Chateau de Brissac (Loire Valley, but I’m listing it here because it’s different) — This is the tallest chateau in France (7 stories) and it’s still privately owned by the same family. The current Duke of Brissac lives on the third floor with his family. You can visit the first two floors. The interior is a time capsule — original 17th-century furniture, a private theater, and the family chapel. Entry: €13.50. The guided tour is worth the extra €3 — the guides are family employees and know the real stories.
The 3 Chateaus I’d Skip (And What to Visit Instead)
I’ve made these mistakes so you don’t have to.
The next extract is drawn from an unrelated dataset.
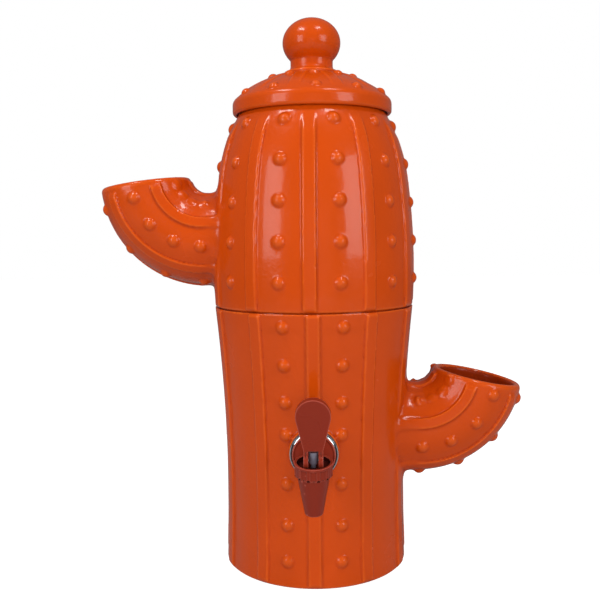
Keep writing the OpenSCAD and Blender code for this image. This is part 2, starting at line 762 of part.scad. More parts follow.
module valve_spring() color("silver") {
    steps = spring_coils * 12;
    z0 = collar_z + collar_t + rest_gap + spring_wire / 2;
    z1 = body_top + gasket_t - 0.05 - spring_wire / 2;
    points = [for (i = [0 : steps]) each spring_ring(i / steps, z0, z1)];
    sides = [for (i = [0 : steps - 1], j = [0 : 5]) let (k = (j + 1) % 6)
        each [[i * 6 + j, i * 6 + k, i * 6 + 6 + k], [i * 6 + j, i * 6 + 6 + k, i * 6 + 6 + j]]];
    ends = [for (j = [1 : 4]) each [[0, j + 1, j], [steps * 6, steps * 6 + j, steps * 6 + j + 1]]];
    at_tap() polyhedron(points, [for (f = concat(sides, ends)) [f[0], f[2], f[1]]]);
}

// The point where a line from p touches the circle of radius r round c
function touch(p, c, r) = let (d = norm(c - p), a = atan2(p[1] - c[1], p[0] - c[0]), b = acos(r / d))
    c + r * [cos(a + b), sin(a + b)];

module paddle_outline() {
    top_c = [0, paddle_up - paddle_w / 2];
    foot = [fork_w / 2, bridge_up];
    side = touch(foot, top_c, paddle_w / 2);
    translate(top_c) circle(paddle_w / 2, $fn = round_fn);
    polygon([[-foot[0], foot[1]], foot, side, top_c, [-side[0], side[1]]]);
}

module tap_lever() color(lever_red) at_tap() difference() {
    union() {
        intersection() {
            translate([0, lever_t / 2 - 0.5, 0]) rotate([90, 0, 0]) linear_extrude(lever_t)
                paddle_outline();
            rotate([90, 0, 90]) translate([0, 0, -paddle_w])
                linear_extrude(2 * paddle_w) polygon([
                    [lever_t / 2 - 0.5, 0], [-lever_t / 2 - 0.5, 0],
                    [-lever_t / 2 - 0.5, paddle_up - paddle_bevel],
                    [-lever_t / 2 - 0.5 + paddle_bevel, paddle_up + 1],
                    [lever_t / 2 - 0.5, paddle_up + 1]]);
        }
        translate([-fork_w / 2, -lever_t / 2 - 0.5, pin_up])
            cube([fork_w, lever_t, bridge_up - pin_up + 1]);
        translate([-fork_w / 2, -foot_offset, pin_up]) rotate([0, 90, 0])
            cylinder(h = fork_w, r = cam_r, $fn = round_fn);
    }
    translate([-fork_gap / 2, -20, pin_up - 10]) cube([fork_gap, 40, bridge_up - pin_up + 10]);
    translate([-fork_w / 2 - 1, 0, pin_up]) rotate([0, 90, 0])
        cylinder(h = fork_w + 2, r = pin_r, $fn = small_fn);
}

module lever_pin() color("silver") at_tap()
    translate([-fork_w / 2, 0, pin_up]) rotate([0, 90, 0])
        cylinder(h = fork_w, r = pin_r, $fn = small_fn);

module candle_base() color("ivory") difference() {
    union() {
        translate([0, 0, candle_z]) cylinder(h = candle_base_h, r = candle_base_r, $fn = round_fn);
        translate([0, 0, candle_stem_end])
            cylinder(h = candle_z - candle_stem_end + 1, r = candle_stem_r, $fn = small_fn);
    }
    translate([0, 0, candle_z + candle_seat])
        cylinder(h = candle_base_h, r = candle_r, $fn = round_fn);
    translate([0, 0, candle_stem_end - 1])
        cylinder(h = candle_z - candle_stem_end + candle_base_h, r = 2.5, $fn = small_fn);
}

module candle_dome(r, h) {
    cylinder(h = h - r, r = r, $fn = round_fn);
    translate([0, 0, h - r]) rotate_extrude($fn = round_fn) intersection() {
        circle(r, $fn = round_fn);
        square(r);
    }
}

module candle_shell() color("linen") translate([0, 0, candle_z + candle_seat]) difference() {
    candle_dome(candle_r, candle_h);
    translate([0, 0, -0.001]) candle_dome(candle_r - candle_wall, candle_h - candle_wall);
}

module candle_carbon() color("black") translate([0, 0, candle_z + candle_seat]) difference() {
    cylinder(h = carbon_h, r = carbon_r, $fn = round_fn);
    translate([0, 0, -1]) cylinder(h = carbon_h - 4, r = 3, $fn = small_fn);
}

module stem_ring(z, t, r, sides) {
    translate([0, 0, z]) difference() {
        cylinder(h = t, r = r, $fn = sides);
        translate([0, 0, -1]) cylinder(h = t + 2, r = candle_stem_r + run_gap, $fn = small_fn);
    }
}

module candle_washer() color("dimgray")
    stem_ring(upper_floor_z, candle_washer_t, candle_stem_r + 9, round_fn);

module floor_washer() color("dimgray")
    stem_ring(seam_z - candle_washer_t, candle_washer_t, candle_stem_r + 7, round_fn);

module candle_nut() color("ivory")
    stem_ring(candle_nut_z, candle_nut_t, candle_stem_r + 6.5, 6);

// Turns its children about the float's hinge from the raised pose to the drooping one
module drooping() {
    translate([-float_hinge_x, 0, float_z]) rotate([0, float_droop, 0]) children();
}

module float_valve_body() color("ivory") difference() {
    union() {
        translate([0, 0, float_body_z]) cylinder(h = float_body_h, r = float_body_r, $fn = round_fn);
        translate([0, 0, nozzle_z]) cylinder(h = nozzle_h + 1, r = 3, $fn = small_fn);
        for (side = [-1, 1])
            translate([-float_hinge_x - 3.5, side * (float_arm_w / 2 + 1.55) - 1.25, float_z - 3.5])
                cube([float_hinge_x, 2.5, float_body_z + 5 - float_z + 3.5]);
    }
    translate([0, 0, candle_stem_end])
        cylinder(h = float_body_h, r = candle_stem_r + run_gap, $fn = small_fn);
    translate([0, 0, nozzle_z - 1]) cylinder(h = float_body_h, r = 1.5, $fn = small_fn);
    translate([-float_hinge_x, -10, float_z]) rotate([-90, 0, 0])
        cylinder(h = 20, r = float_pin_r, $fn = small_fn);
}

module float_pin() color("silver") translate([-float_hinge_x, 0, float_z]) rotate([90, 0, 0])
    translate([0, 0, -float_arm_w / 2 - 2.8])
        cylinder(h = float_arm_w + 5.6, r = float_pin_r, $fn = small_fn);

module float_arm() color("ivory") drooping() difference() {
    union() {
        rotate([90, 0, 0]) translate([0, 0, -float_arm_w / 2])
            cylinder(h = float_arm_w, r = 2.8, $fn = small_fn);
        translate([0, -float_arm_w / 2, -float_arm_h / 2])
            cube([float_reach - float_ball_r + 1, float_arm_w, float_arm_h]);
    }
    rotate([90, 0, 0]) translate([0, 0, -float_arm_w])
        cylinder(h = 2 * float_arm_w, r = float_pin_r + run_gap, $fn = small_fn);
    translate([float_reach, 0, 0]) sphere(float_ball_r, $fn = small_fn);
}

module float_ball() color("orange") drooping()
    translate([float_reach, 0, 0]) sphere(float_ball_r, $fn = small_fn);

module float_seal() color("dimgray") drooping()
    translate([float_hinge_x, 0, float_arm_h / 2]) cylinder(h = float_seal_t, r = 3.2, $fn = small_fn);

lower_pot();
lower_arm();
upper_pot();
upper_arm();
lid();
lid_knob();
tap_body();
tap_bonnet();
bonnet_gasket();
tap_escutcheon();
tap_outer_washer();
tap_inner_washer();
tap_lock_nut();
valve_spring();
valve_stem();
valve_seal();
tap_lever();
lever_pin();
candle_shell();
candle_carbon();
candle_base();
candle_washer();
floor_washer();
candle_nut();
float_valve_body();
float_pin();
float_arm();
float_ball();
float_seal();
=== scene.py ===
import json
import math
import bmesh
import bpy
from mathutils import Matrix, Vector


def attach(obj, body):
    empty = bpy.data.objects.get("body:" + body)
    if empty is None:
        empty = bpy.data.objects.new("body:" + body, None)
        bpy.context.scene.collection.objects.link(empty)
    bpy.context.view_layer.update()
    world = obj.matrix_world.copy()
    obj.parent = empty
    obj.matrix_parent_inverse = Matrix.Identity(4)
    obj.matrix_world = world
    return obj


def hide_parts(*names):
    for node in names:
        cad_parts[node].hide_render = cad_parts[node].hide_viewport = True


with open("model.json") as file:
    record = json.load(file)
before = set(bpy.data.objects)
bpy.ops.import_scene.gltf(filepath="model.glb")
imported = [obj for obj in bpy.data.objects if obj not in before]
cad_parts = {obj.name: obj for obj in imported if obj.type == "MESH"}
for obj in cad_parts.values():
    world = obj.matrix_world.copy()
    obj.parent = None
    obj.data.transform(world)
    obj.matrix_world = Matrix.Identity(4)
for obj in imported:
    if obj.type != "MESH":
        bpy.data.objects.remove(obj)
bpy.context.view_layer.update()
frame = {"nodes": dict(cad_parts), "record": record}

nodes = frame["nodes"]
mm = 0.001
past = 5      # how far a cutter runs past what it cuts, in mm
touch = 0.1   # what lies closer to a wall than this is part of it, in mm
scene = bpy.context.scene


# small helpers

def only(*pieces):
    bpy.ops.object.select_all(action="DESELECT")
    for piece in pieces:
        piece.select_set(True)
    if pieces:
        bpy.context.view_layer.objects.active = pieces[0]


def applyAll(piece):
    only(piece)
    for name in [modifier.name for modifier in piece.modifiers]:
        bpy.ops.object.modifier_apply(modifier=name)


def copyOf(name, *nodeNames):
    # one new object from copies of CAD nodes, their loose triangles merged
    copies = []
    for nodeName in nodeNames:
        piece = bpy.data.objects.new(name, nodes[nodeName].data.copy())
        scene.collection.objects.link(piece)
        piece.data.materials.clear()
        copies.append(piece)
    only(*copies)
    if len(copies) > 1:
        bpy.ops.object.join()
    bpy.ops.object.mode_set(mode="EDIT")
    bpy.ops.mesh.select_all(action="SELECT")
    bpy.ops.mesh.customdata_custom_splitnormals_clear()
    bpy.ops.mesh.remove_doubles(threshold=0.001 * mm)
    bpy.ops.object.mode_set(mode="OBJECT")
    return copies[0]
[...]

| Chateau to Skip | Why Skip | Visit This Instead |
|---|---|---|
| Chateau de Chantilly | Beautiful but the interior is a museum (Condé Museum) that feels like a stuffy art gallery. The gardens are average. Entry is €17 — not worth it for what you get. | Vaux-le-Vicomte — same era, better gardens, cheaper entry (€17 vs €17 but Vaux-le-Vicomte delivers more). |
| Chateau de Langeais | Small, dark, mostly empty interior. The drawbridge is cool but that’s it. Entry is €11 — you’ll be done in 20 minutes. | Azay-le-Rideau — same size, same price range, but way more beautiful setting on the river. |
| Chateau de Blois | Four different architectural styles crammed into one building (Gothic, Renaissance, Classical). It’s historically interesting but visually a mess. The sound-and-light show at night is good, but the daytime visit is underwhelming. | Cheverny — 20 minutes away, consistent architecture, and the dog feeding is a unique experience. |
When NOT to Visit a Chateau (And What to Do Instead)
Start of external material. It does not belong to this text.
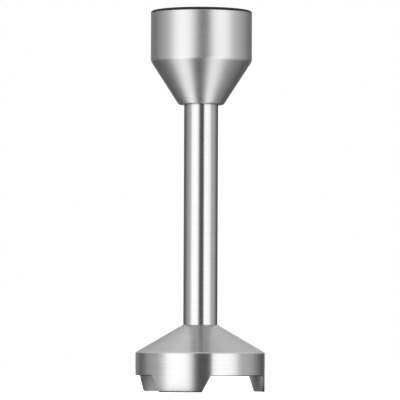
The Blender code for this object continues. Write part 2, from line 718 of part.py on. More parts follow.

This is the advice nobody gives you.
Don’t visit in August. Every chateau in France is packed with European tourists on summer holiday. Lines are 2x longer. Hotels cost 3x more. The heat in the Loire Valley hits 35°C and many chateaus don’t have air conditioning. I did Chambord in August 2026 and spent 45 minutes in line just to get in. The interior was like a sauna.
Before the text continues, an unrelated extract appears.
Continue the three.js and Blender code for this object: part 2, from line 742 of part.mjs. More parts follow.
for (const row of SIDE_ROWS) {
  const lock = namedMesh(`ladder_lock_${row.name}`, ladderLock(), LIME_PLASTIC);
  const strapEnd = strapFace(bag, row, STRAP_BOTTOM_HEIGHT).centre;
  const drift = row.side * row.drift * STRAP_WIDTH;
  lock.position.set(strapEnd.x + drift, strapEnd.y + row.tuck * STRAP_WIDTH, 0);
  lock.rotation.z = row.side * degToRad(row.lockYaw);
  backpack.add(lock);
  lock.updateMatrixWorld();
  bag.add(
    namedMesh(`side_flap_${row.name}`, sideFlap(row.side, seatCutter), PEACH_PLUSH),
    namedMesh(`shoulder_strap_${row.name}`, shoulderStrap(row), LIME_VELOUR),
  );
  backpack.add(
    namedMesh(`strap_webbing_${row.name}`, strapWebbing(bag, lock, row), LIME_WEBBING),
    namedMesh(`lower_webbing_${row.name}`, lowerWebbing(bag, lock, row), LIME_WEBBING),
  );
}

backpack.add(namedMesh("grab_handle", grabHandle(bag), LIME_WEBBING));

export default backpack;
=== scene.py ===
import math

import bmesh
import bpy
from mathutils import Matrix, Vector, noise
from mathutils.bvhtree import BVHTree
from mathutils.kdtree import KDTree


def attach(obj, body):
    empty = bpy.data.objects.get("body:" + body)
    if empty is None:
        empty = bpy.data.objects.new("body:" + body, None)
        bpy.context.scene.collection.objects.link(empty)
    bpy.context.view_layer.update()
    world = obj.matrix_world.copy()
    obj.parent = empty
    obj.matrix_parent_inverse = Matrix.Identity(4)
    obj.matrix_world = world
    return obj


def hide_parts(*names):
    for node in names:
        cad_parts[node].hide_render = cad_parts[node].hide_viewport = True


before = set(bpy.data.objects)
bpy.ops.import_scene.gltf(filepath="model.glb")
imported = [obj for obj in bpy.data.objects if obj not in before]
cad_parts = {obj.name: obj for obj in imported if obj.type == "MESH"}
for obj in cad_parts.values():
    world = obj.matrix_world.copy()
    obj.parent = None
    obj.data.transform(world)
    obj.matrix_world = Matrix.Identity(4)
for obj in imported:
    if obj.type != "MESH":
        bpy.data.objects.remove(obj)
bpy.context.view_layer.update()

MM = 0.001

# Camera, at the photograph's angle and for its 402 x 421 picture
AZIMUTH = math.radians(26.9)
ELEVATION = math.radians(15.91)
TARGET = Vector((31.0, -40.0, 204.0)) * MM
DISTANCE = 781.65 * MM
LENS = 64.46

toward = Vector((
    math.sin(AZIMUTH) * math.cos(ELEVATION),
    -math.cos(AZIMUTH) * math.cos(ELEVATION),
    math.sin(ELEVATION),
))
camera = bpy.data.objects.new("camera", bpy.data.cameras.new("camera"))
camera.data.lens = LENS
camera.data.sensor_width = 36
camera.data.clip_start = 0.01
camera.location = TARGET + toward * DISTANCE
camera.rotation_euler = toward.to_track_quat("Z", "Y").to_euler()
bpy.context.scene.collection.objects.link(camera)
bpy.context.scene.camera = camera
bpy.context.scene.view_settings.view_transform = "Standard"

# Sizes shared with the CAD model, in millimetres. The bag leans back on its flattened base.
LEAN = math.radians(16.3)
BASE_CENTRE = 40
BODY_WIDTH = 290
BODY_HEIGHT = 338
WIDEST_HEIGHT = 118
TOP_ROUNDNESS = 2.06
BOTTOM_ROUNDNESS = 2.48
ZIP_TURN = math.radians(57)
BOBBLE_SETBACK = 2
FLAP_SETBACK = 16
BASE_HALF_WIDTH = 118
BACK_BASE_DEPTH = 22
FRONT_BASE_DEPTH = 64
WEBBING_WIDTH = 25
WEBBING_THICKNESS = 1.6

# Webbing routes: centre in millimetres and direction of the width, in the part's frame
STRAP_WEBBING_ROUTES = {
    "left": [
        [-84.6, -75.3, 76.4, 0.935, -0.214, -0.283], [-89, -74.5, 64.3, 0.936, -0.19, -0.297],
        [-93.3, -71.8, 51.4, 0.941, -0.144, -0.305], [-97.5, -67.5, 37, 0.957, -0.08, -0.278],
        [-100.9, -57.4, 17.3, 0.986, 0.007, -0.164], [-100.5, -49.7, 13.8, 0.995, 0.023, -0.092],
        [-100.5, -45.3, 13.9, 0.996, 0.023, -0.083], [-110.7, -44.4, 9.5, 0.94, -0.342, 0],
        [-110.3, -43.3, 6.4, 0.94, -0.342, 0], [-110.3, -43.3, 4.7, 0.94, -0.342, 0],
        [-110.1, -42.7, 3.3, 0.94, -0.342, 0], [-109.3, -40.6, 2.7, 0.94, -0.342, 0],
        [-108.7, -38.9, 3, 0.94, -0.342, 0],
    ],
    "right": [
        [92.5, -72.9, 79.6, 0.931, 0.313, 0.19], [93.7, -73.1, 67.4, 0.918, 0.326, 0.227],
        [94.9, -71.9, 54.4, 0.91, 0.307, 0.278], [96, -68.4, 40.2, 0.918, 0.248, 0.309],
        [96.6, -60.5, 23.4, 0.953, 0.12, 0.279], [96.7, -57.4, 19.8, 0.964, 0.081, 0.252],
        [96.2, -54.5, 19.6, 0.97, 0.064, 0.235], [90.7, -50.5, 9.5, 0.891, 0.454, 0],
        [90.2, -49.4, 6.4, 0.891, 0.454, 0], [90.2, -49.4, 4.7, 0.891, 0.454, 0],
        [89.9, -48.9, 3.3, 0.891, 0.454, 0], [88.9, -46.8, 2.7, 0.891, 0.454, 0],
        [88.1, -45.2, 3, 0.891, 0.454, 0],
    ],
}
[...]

Don’t visit on a Monday. Many chateaus are closed on Mondays (Chenonceau, Villandry, Azay-le-Rideau). Versailles is open but Monday is one of its busiest days. Tuesdays and Wednesdays are the sweet spot.
Don’t visit during lunch (12-2 PM). The on-site restaurants are packed and the staff take their lunch breaks. The crowds thin out between 12:30-1:30 PM because everyone is eating — that’s actually the best time to be in the gardens.
If you only have 3 days in France, skip the chateaus entirely. I mean it. A chateau trip requires at least 5 days to do properly. If you’re in Paris for a long weekend, spend your time in the city. The chateaus will still be there next time.
How to Plan a Chateau Trip (The Practical Stuff)
Here’s the exact route I recommend for a first-timer with 5 days.
Day 1: Arrive in Paris, take the 9:22 AM train from Gare Montparnasse to Tours (1 hour, €35). Rent a car in Tours — you’ll need it. Stay in a chambre d’hôte (B&B) in the countryside, not in Tours city center. I stayed at La Maison d’à Côté in Chenonceaux village — €120/night, walking distance to the chateau.
Day 2: Chenonceau in the morning (arrive at 9 AM). Villandry in the afternoon (arrive at 2 PM). Drive time between them: 25 minutes. Pack a picnic lunch — the gardens at Villandry have a designated picnic area.
Day 3: Chambord at 9 AM (drive from Villandry area: 45 minutes). Cheverny at 1 PM (drive from Chambord: 20 minutes). Stay for the 5 PM dog feeding at Cheverny. Drive back to your B&B by 6:30 PM.
Day 4: Azay-le-Rideau in the morning (drive from Chenonceaux: 20 minutes). Spend the afternoon walking through the village and the forest along the Indre River. This is your slow day — you’ll need it.
Day 5: Drive back to Tours (30 minutes). Return the car. Take the train back to Paris. If you have energy, stop at Vaux-le-Vicomte on the way back — it’s a 10-minute taxi from the Melun train station (which is on the Paris-Tours line).
Budget breakdown for 5 days:
- Train Paris-Tours round trip: €70
- Car rental 4 days: €200 (book on Rentalcars.com, avoid Hertz at Tours station — they overcharge)
- Gas: €60
- B&B 4 nights: €480 (€120/night average)
- Chateau entries: €75 (all 5 chateaus)
- Food: €200 (€40/day — buy groceries for breakfast and lunch, eat out for dinner)
- Total: €1,085 per person (€1,585 if you’re solo — split the car and B&B with a partner)
The Verdict: Pick One Chateau and Do It Right
If you read this whole thing and only remember one thing: pick one chateau and spend 3-4 hours there. Don’t try to see three in a day. I did that once — Chambord, Cheverny, and Blois in one day. I was exhausted, everything blurred together, and I couldn’t tell you which room was in which chateau.
My pick for a first-time visitor: Chenonceau. It’s the most complete experience — beautiful setting, fully furnished interior, manageable size, easy parking, and the village has good restaurants. Go on a Tuesday in May or September. Arrive at 9 AM. Spend 2 hours inside, then 1 hour in the gardens. Have lunch at L’Orangerie (€25 for a three-course menu with wine). Walk across the river and look back at the chateau from the opposite bank. That’s the view you’ll remember.
For a second visit: Vaux-le-Vicomte on a Saturday night in June. The candlelit tour is genuinely magical. Bring a jacket — it gets cold after sunset even in summer.
And if you only have time for one chateau in your entire life, make it Chenonceau. I’ve been three times. I’d go again tomorrow.